# [Written exercise]
Print the data that follows exactly.

* START *

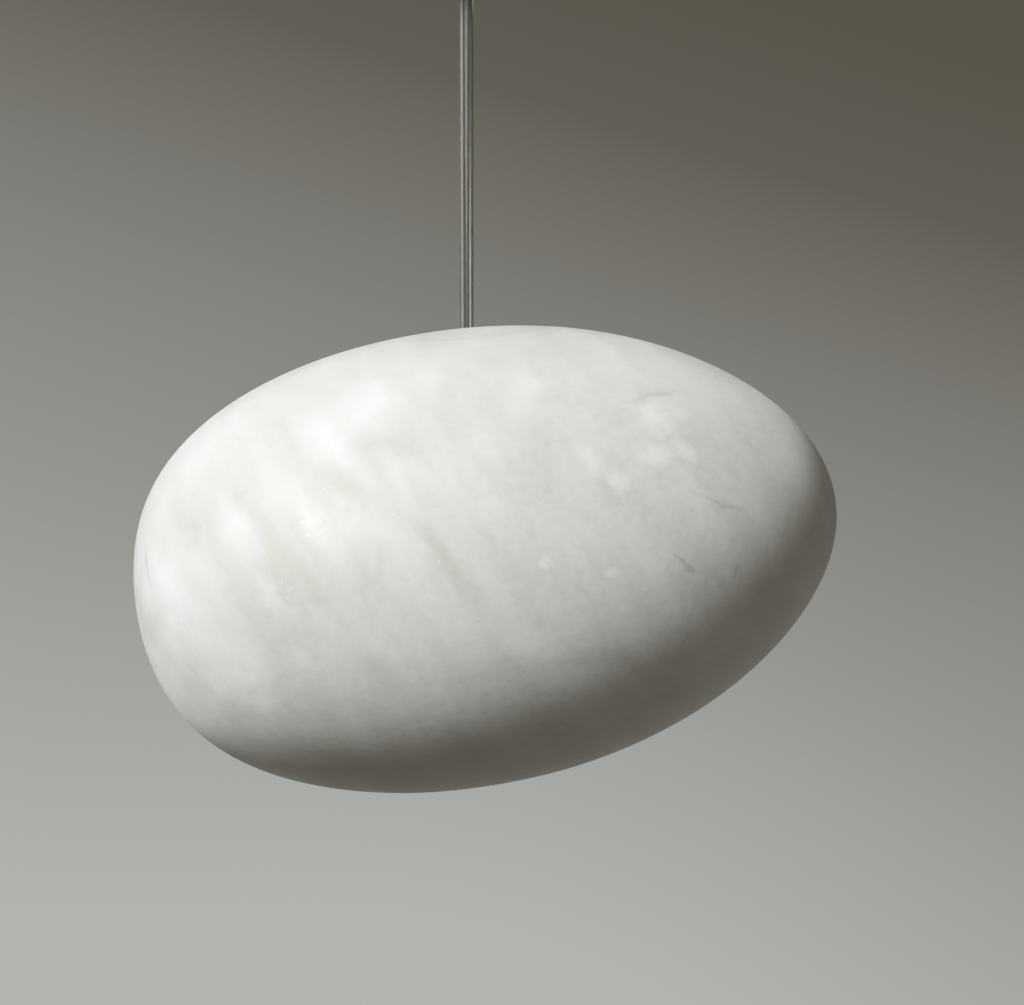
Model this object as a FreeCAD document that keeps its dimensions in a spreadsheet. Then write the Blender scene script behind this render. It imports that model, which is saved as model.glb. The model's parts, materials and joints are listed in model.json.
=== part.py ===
"""Pebble pendant lamp: a closed alabaster pebble that hangs on one clear cable.

Millimetres, +Z up, +X to the right and +Y away from the viewer. The ceiling is the
plane z = 0 and the cable hangs down the Z axis, so every level below is negative.
The cable hangs in a ball joint inside the ceiling canopy. The stone hangs on a bar
under its flat crown, and a stone cap, which lifts along the cable, closes the
opening through which the lamp column goes in.
"""

import FreeCAD, Part
import Sketcher

import math
import os

doc = FreeCAD.newDocument("pebble_pendant")
sheet = doc.addObject("Spreadsheet::Sheet", "sizes")

# --- driving sizes ---------------------------------------------------------------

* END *

# [The answer]
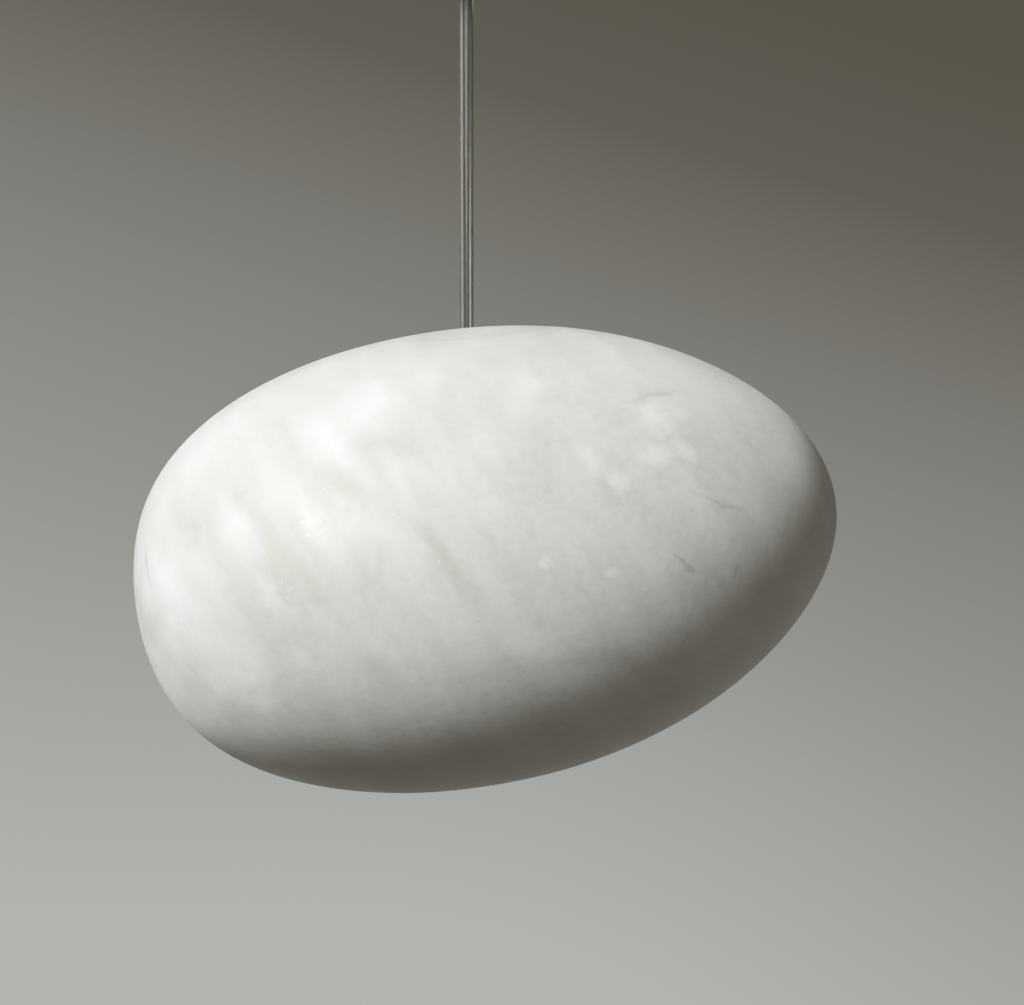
Model this object as a FreeCAD document that keeps its dimensions in a spreadsheet. Then write the Blender scene script behind this render. It imports that model, which is saved as model.glb. The model's parts, materials and joints are listed in model.json.
=== part.py ===
"""Pebble pendant lamp: a closed alabaster pebble that hangs on one clear cable.

Millimetres, +Z up, +X to the right and +Y away from the viewer. The ceiling is the
plane z = 0 and the cable hangs down the Z axis, so every level below is negative.
The cable hangs in a ball joint inside the ceiling canopy. The stone hangs on a bar
under its flat crown, and a stone cap, which lifts along the cable, closes the
opening through which the lamp column goes in.
"""

import FreeCAD, Part
import Sketcher

import math
import os

doc = FreeCAD.newDocument("pebble_pendant")
sheet = doc.addObject("Spreadsheet::Sheet", "sizes")

# --- driving sizes ---------------------------------------------------------------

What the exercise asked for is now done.